** Begin **
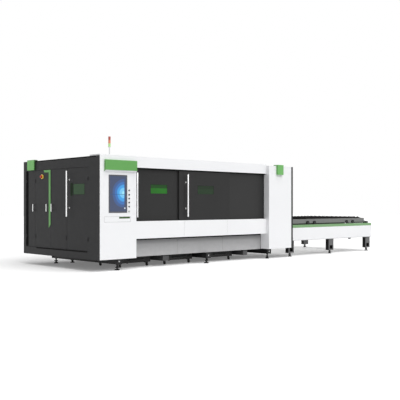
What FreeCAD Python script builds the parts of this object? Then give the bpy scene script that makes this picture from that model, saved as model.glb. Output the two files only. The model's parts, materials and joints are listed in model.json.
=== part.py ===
import FreeCAD, Part
import math
import os

# Fiber laser cutting machine with a closed cabin and a two-level exchange table, in millimetres.
# Sizes are set out in a working frame: X runs right along the front, Y runs back, Z runs up,
# with X = 0 and Y = 0 at the front left corner of the control cabinet and Z = 0 on the floor.
# The finished part is moved so that its origin is the middle of its footprint on the floor.

# Cabin
cabin_length = 5400.0
cabin_depth = 2667.0
cabin_top = 2105.0
cabin_bottom = 220.0
sheet = 4.0
end_frame_thickness = 40.0
run_gap = 0.3
door_gap = 3.0
over = 1.0  # how far a cutting solid passes the face that it cuts

# Front, from the left: control cabinet, door zone, right column
cabinet_width = 829.0
cabinet_depth = 320.0
front_rise = 30.0
column_width = 801.0
column_bottom = 226.0
frame_plane = 85.0
skirt_plane = 253.0
skirt_top = 573.0
door_zone_bottom = 907.0
header_height = 211.0
header_return = 26.0
header_cap = 40.0
lower_panel_seams = [2115.0, 3350.0]
skirt_seams = [2074.0, 3370.0]
panel_seam = 3.0

# Sliding doors and the fixed panel, each in its own slot of the tracks
leaf_thickness = 27.0
track_first_slot = 118.0
track_fin = 4.4
track_base = 3.0
track_fin_height = 8.0
track_header_fin = 25.0
track_hangers = 5
leaf_head_lap = 31.0
leaf_skin = 3.0
leaf_stile = 40.0
left_leaf_gap = 7.0
left_leaf_end = 2050.0
right_leaf_start = 2000.0
right_leaf_end = 3457.0
fixed_panel_start = 3400.0
window_sill = 1434.0
window_head = 1620.0
left_window = [1293.0, 1718.0]
right_window = [2507.0, 2976.0]
window_thickness = 6.0
window_lap = 15.0
handle_radius = 16.0
handle_bottom = 978.0
handle_top_margin = 124.0
handle_stand_off = 62.0
handle_post_radius = 9.0
handle_post_insets = [167.0, 157.0]
left_handle_inset = 86.0
right_handle_x = 2189.0

# Control cabinet front
front_wall = 16.0
recess_depth = 8.0
recess_margins = [95.0, 49.0]
recess_above_drawer = 35.0
recess_below_lip = 5.0
fascia_margins = [99.0, 12.0]
fascia_reach = 43.0
fascia_lip_reach = 14.0
fascia_drop = 96.0
fascia_height = 189.0
fascia_lip = 25.0
fascia_wall = 3.0
monitor_sides = [200.0, 617.0]
monitor_margins = [36.0, 52.0]
monitor_lip = 6.0
monitor_lap = 15.0
monitor_bezel = 26.0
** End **
Short task –
Reproduce all data above, unchanged.

Solution for this exercise –
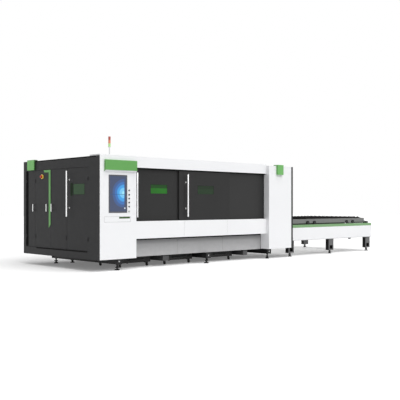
What FreeCAD Python script builds the parts of this object? Then give the bpy scene script that makes this picture from that model, saved as model.glb. Output the two files only. The model's parts, materials and joints are listed in model.json.
=== part.py ===
import FreeCAD, Part
import math
import os

# Fiber laser cutting machine with a closed cabin and a two-level exchange table, in millimetres.
# Sizes are set out in a working frame: X runs right along the front, Y runs back, Z runs up,
# with X = 0 and Y = 0 at the front left corner of the control cabinet and Z = 0 on the floor.
# The finished part is moved so that its origin is the middle of its footprint on the floor.

# Cabin
cabin_length = 5400.0
cabin_depth = 2667.0
cabin_top = 2105.0
cabin_bottom = 220.0
sheet = 4.0
end_frame_thickness = 40.0
run_gap = 0.3
door_gap = 3.0
over = 1.0  # how far a cutting solid passes the face that it cuts

# Front, from the left: control cabinet, door zone, right column
cabinet_width = 829.0
cabinet_depth = 320.0
front_rise = 30.0
column_width = 801.0
column_bottom = 226.0
frame_plane = 85.0
skirt_plane = 253.0
skirt_top = 573.0
door_zone_bottom = 907.0
header_height = 211.0
header_return = 26.0
header_cap = 40.0
lower_panel_seams = [2115.0, 3350.0]
skirt_seams = [2074.0, 3370.0]
panel_seam = 3.0

# Sliding doors and the fixed panel, each in its own slot of the tracks
leaf_thickness = 27.0
track_first_slot = 118.0
track_fin = 4.4
track_base = 3.0
track_fin_height = 8.0
track_header_fin = 25.0
track_hangers = 5
leaf_head_lap = 31.0
leaf_skin = 3.0
leaf_stile = 40.0
left_leaf_gap = 7.0
left_leaf_end = 2050.0
right_leaf_start = 2000.0
right_leaf_end = 3457.0
fixed_panel_start = 3400.0
window_sill = 1434.0
window_head = 1620.0
left_window = [1293.0, 1718.0]
right_window = [2507.0, 2976.0]
window_thickness = 6.0
window_lap = 15.0
handle_radius = 16.0
handle_bottom = 978.0
handle_top_margin = 124.0
handle_stand_off = 62.0
handle_post_radius = 9.0
handle_post_insets = [167.0, 157.0]
left_handle_inset = 86.0
right_handle_x = 2189.0

# Control cabinet front
front_wall = 16.0
recess_depth = 8.0
recess_margins = [95.0, 49.0]
recess_above_drawer = 35.0
recess_below_lip = 5.0
fascia_margins = [99.0, 12.0]
fascia_reach = 43.0
fascia_lip_reach = 14.0
fascia_drop = 96.0
fascia_height = 189.0
fascia_lip = 25.0
fascia_wall = 3.0
monitor_sides = [200.0, 617.0]
monitor_margins = [36.0, 52.0]
monitor_lip = 6.0
monitor_lap = 15.0
monitor_bezel = 26.0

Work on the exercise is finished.